“Everyone has struggles”, says Jessan Macatangay, the newly graduated BA Fashion Design with Marketing student from Central Saint Martins, “so I think the best thing is to find beauty and power in it”.
This is the story the 27 year old designer, from Batangas in the Philippines, set out to tell with his 5-strong graduate collection presented in June. Crafted from Lycra and jersey, with bold structures built using found wood and metals, each succeeding design indicates the depletion of a problem. “I used a chair to represent it”, he says. “If you think of the concept of a chair, it’s not a struggle to rest and sit, but put it in a different position on your body and it becomes heavy and painful”.
The first design consumes it’s model with a heavy bulk of pleating, in deep teal with a swash of grey, as it’s protruding structure jaunts in three directions. Moving through and the outer-space silhouettes condense to restrained tailoring and sharp, wide-legged trousers. “At the very end the struggles are no longer visible, but are still within you”, says Macatangay of the small blocks appliquéd to the last designs. “The little squares of wood that make you stronger and more beautiful”. Remnants of what has come before.
It takes, he explains, cues from Dutch artist Melanie Bonajo, who piles furniture on models to reflect the burdens of women, and the Australian Erwin Wurm’s one minute sculptures – “where he puts chairs on the body, then cuts and deconstructs them”. Having developed the idea, his fitting model – who has been the same since first year – started to quarantine with him, beginning the experimentation period. “She tried on the chair and we found every opening she could fit through”, he says.

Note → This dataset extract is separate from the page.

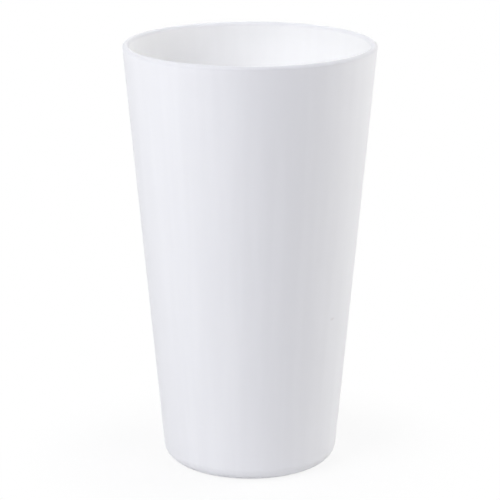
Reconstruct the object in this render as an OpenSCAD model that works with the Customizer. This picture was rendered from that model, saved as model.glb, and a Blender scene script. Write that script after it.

Ensuring a visual attractiveness, even with the rigid, architectural structures, was key. For the fabric’s print he looked to the vivid work of fellow Filipino artist, Benedicto Cabrera, which he developed at the London based Richard Quinn Studio and Contrado. With it, Macatangay used the Madame Grès draping technique, imbuing the French couturier’s fluid effect into his designs.
The journey was not easy, as coronavirus struck and any original plans were scrapped and re-considered. Ironically, it is the very message his collection set out to tell; “the pandemic is a struggle but you just have to face it”. Really, though, failure was no option. “I already have a degree”, Macatangay says, explaining he is a licenced nurse back in the Philippines. “But I had to change to pursue my passion. I’ve already quit something so big, so for me – this is it”.